_TASK OBJECTIVE_:
Could you print every record below exactly as it appears?

_MATERIAL FOR THE TASK_:
☆ ☆ ☆ ☆ ☆
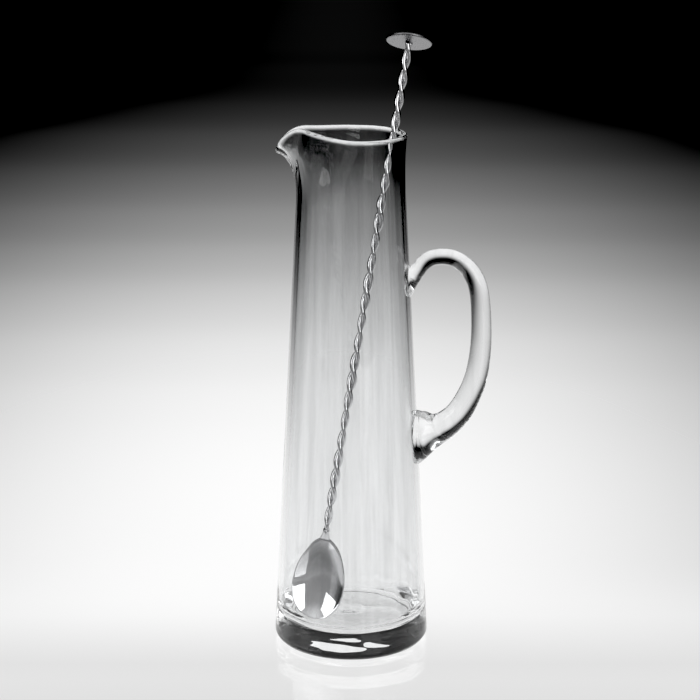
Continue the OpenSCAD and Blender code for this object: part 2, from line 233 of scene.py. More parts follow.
@dataclass(frozen=True)
class RimForm:
    """The teardrop rim with its pinched lip, and the wall that flares up to it."""

    wall: WallSizes = WallSizes()
    radius: float = 29.9 * MM
    thickness: float = 3.9 * MM
    shoulder_rise: float = 2.8 * MM
    lip_reach: float = 41 * MM
    lip_width: float = 9.2 * MM
    lip_drop: float = 8.5 * MM
    taper_share: float = 0.4
    flare_share: float = 0.3
    lip_lean_share: float = 0.3
    samples_a_step: int = 16
    angle_step: float = 0.02
    rise_step: float = 0.03
    turn_share: float = 0.12
    bowl_shares: tuple[tuple[float, float, float], ...] = (
        (0.99, 0, 0), (0.96, 0.27, 0), (0.86, 0.53, 0), (0.73, 0.70, 0), (0.56, 0.84, 0), (0.34, 0.94, 0),
        (0.08, 0.94, 0.05), (-0.20, 0.825, 0.25), (-0.40, 0.68, 0.42), (-0.575, 0.53, 0.60),
        (-0.73, 0.375, 0.80), (-0.86, 0.245, 1))
    lip_shares: tuple[tuple[float, float, float], ...] = (
        (0.28, 1.08, 0.03), (0.55, 0.98, 0.2), (0.81, 0.84, 0.52), (0.95, 0.52, 0.84), (1, 0, 1))
    line: list[Vector] = field(default_factory=list, init=False)
    angles: list[float] = field(default_factory=list, init=False)

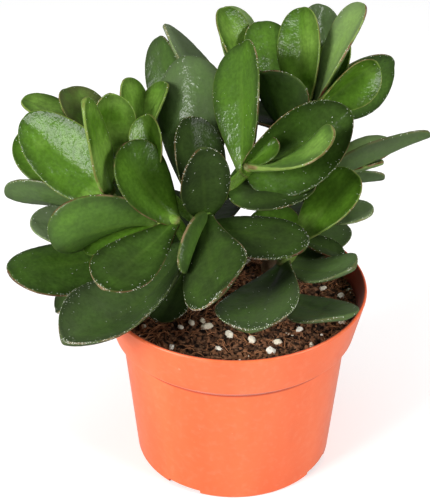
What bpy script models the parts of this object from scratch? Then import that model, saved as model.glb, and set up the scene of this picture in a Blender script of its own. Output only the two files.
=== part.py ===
"""A jade plant in a round plastic nursery pot.

The pot stands on the ground plane with its axis on Z.  Five leafy stems stand in
plain holes in the potting mix.  Each stem is one solid: its wood, its green shoots
and its thick leaves are joined.  Leaves grow in pairs from the stem's nodes.

Lengths in the tables are millimetres, angles are degrees, and objects are in metres.
"""

import math
from dataclasses import dataclass

import bmesh
import bpy
import numpy as np
from mathutils import Vector

MM = 0.001
FIT_GAP = 0.3
HOLE_GAP = 0.5

# Pot
RIM_RADIUS = 60.0
POT_HEIGHT = 88.5
BASE_RADIUS = 45.8
BODY_TOP_RADIUS = 51.5
COLLAR_RADIUS = 55.2
COLLAR_DEPTH = 21.0
SHOULDER_DEPTH = 24.2
WALL = 1.3
FOOT_ROUNDING = 1.9
FOOT_TURN = 80.0
FOOT_STEPS = 2
ROLL_HEIGHT = 1.6
ROLL_INSET = 0.5
POT_SIDES = 52
SLOT_COUNT = 4
SLOT_WIDTH = 17.0
SLOT_HEIGHT = 2.6
SLOT_DEPTH = 6.0
SLOT_FIRST_YAW = 240.5

# Potting mix
MIX_LEVEL = 79.0
MIX_RELIEF = 1.5
SWELL_SHARE = 0.6
MIX_RINGS = 9
MIX_SIDES = 40
HOLE_DEPTH = 14.0

# Stems and leaves
WOOD_RADIUS = 4.6
SHOOT_RADIUS = 2.5
GREEN_SHARE = 0.87
STEM_SIDES = 8
STEM_STEP = 9.0
EDGE_HALF = 0.4
BODY_THICKNESS = 1.2
BODY_PER_LENGTH = 0.045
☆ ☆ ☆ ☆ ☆
_RESPONSE_:
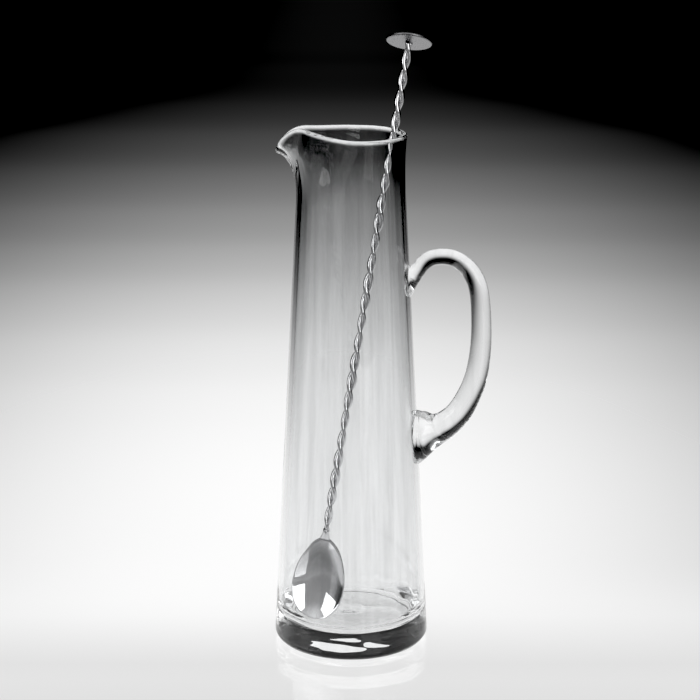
Continue the OpenSCAD and Blender code for this object: part 2, from line 233 of scene.py. More parts follow.
@dataclass(frozen=True)
class RimForm:
    """The teardrop rim with its pinched lip, and the wall that flares up to it."""

    wall: WallSizes = WallSizes()
    radius: float = 29.9 * MM
    thickness: float = 3.9 * MM
    shoulder_rise: float = 2.8 * MM
    lip_reach: float = 41 * MM
    lip_width: float = 9.2 * MM
    lip_drop: float = 8.5 * MM
    taper_share: float = 0.4
    flare_share: float = 0.3
    lip_lean_share: float = 0.3
    samples_a_step: int = 16
    angle_step: float = 0.02
    rise_step: float = 0.03
    turn_share: float = 0.12
    bowl_shares: tuple[tuple[float, float, float], ...] = (
        (0.99, 0, 0), (0.96, 0.27, 0), (0.86, 0.53, 0), (0.73, 0.70, 0), (0.56, 0.84, 0), (0.34, 0.94, 0),
        (0.08, 0.94, 0.05), (-0.20, 0.825, 0.25), (-0.40, 0.68, 0.42), (-0.575, 0.53, 0.60),
        (-0.73, 0.375, 0.80), (-0.86, 0.245, 1))
    lip_shares: tuple[tuple[float, float, float], ...] = (
        (0.28, 1.08, 0.03), (0.55, 0.98, 0.2), (0.81, 0.84, 0.52), (0.95, 0.52, 0.84), (1, 0, 1))
    line: list[Vector] = field(default_factory=list, init=False)
    angles: list[float] = field(default_factory=list, init=False)

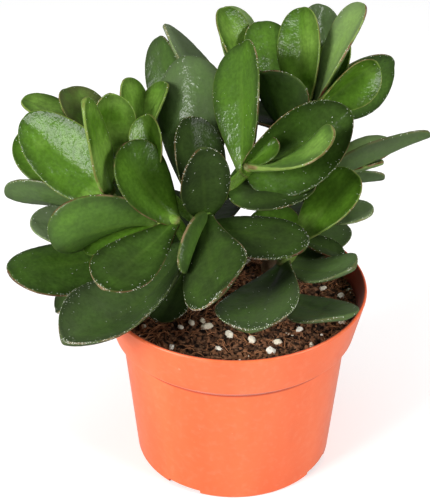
What bpy script models the parts of this object from scratch? Then import that model, saved as model.glb, and set up the scene of this picture in a Blender script of its own. Output only the two files.
=== part.py ===
"""A jade plant in a round plastic nursery pot.

The pot stands on the ground plane with its axis on Z.  Five leafy stems stand in
plain holes in the potting mix.  Each stem is one solid: its wood, its green shoots
and its thick leaves are joined.  Leaves grow in pairs from the stem's nodes.

Lengths in the tables are millimetres, angles are degrees, and objects are in metres.
"""

import math
from dataclasses import dataclass

import bmesh
import bpy
import numpy as np
from mathutils import Vector

MM = 0.001
FIT_GAP = 0.3
HOLE_GAP = 0.5

# Pot
RIM_RADIUS = 60.0
POT_HEIGHT = 88.5
BASE_RADIUS = 45.8
BODY_TOP_RADIUS = 51.5
COLLAR_RADIUS = 55.2
COLLAR_DEPTH = 21.0
SHOULDER_DEPTH = 24.2
WALL = 1.3
FOOT_ROUNDING = 1.9
FOOT_TURN = 80.0
FOOT_STEPS = 2
ROLL_HEIGHT = 1.6
ROLL_INSET = 0.5
POT_SIDES = 52
SLOT_COUNT = 4
SLOT_WIDTH = 17.0
SLOT_HEIGHT = 2.6
SLOT_DEPTH = 6.0
SLOT_FIRST_YAW = 240.5

# Potting mix
MIX_LEVEL = 79.0
MIX_RELIEF = 1.5
SWELL_SHARE = 0.6
MIX_RINGS = 9
MIX_SIDES = 40
HOLE_DEPTH = 14.0

# Stems and leaves
WOOD_RADIUS = 4.6
SHOOT_RADIUS = 2.5
GREEN_SHARE = 0.87
STEM_SIDES = 8
STEM_STEP = 9.0
EDGE_HALF = 0.4
BODY_THICKNESS = 1.2
BODY_PER_LENGTH = 0.045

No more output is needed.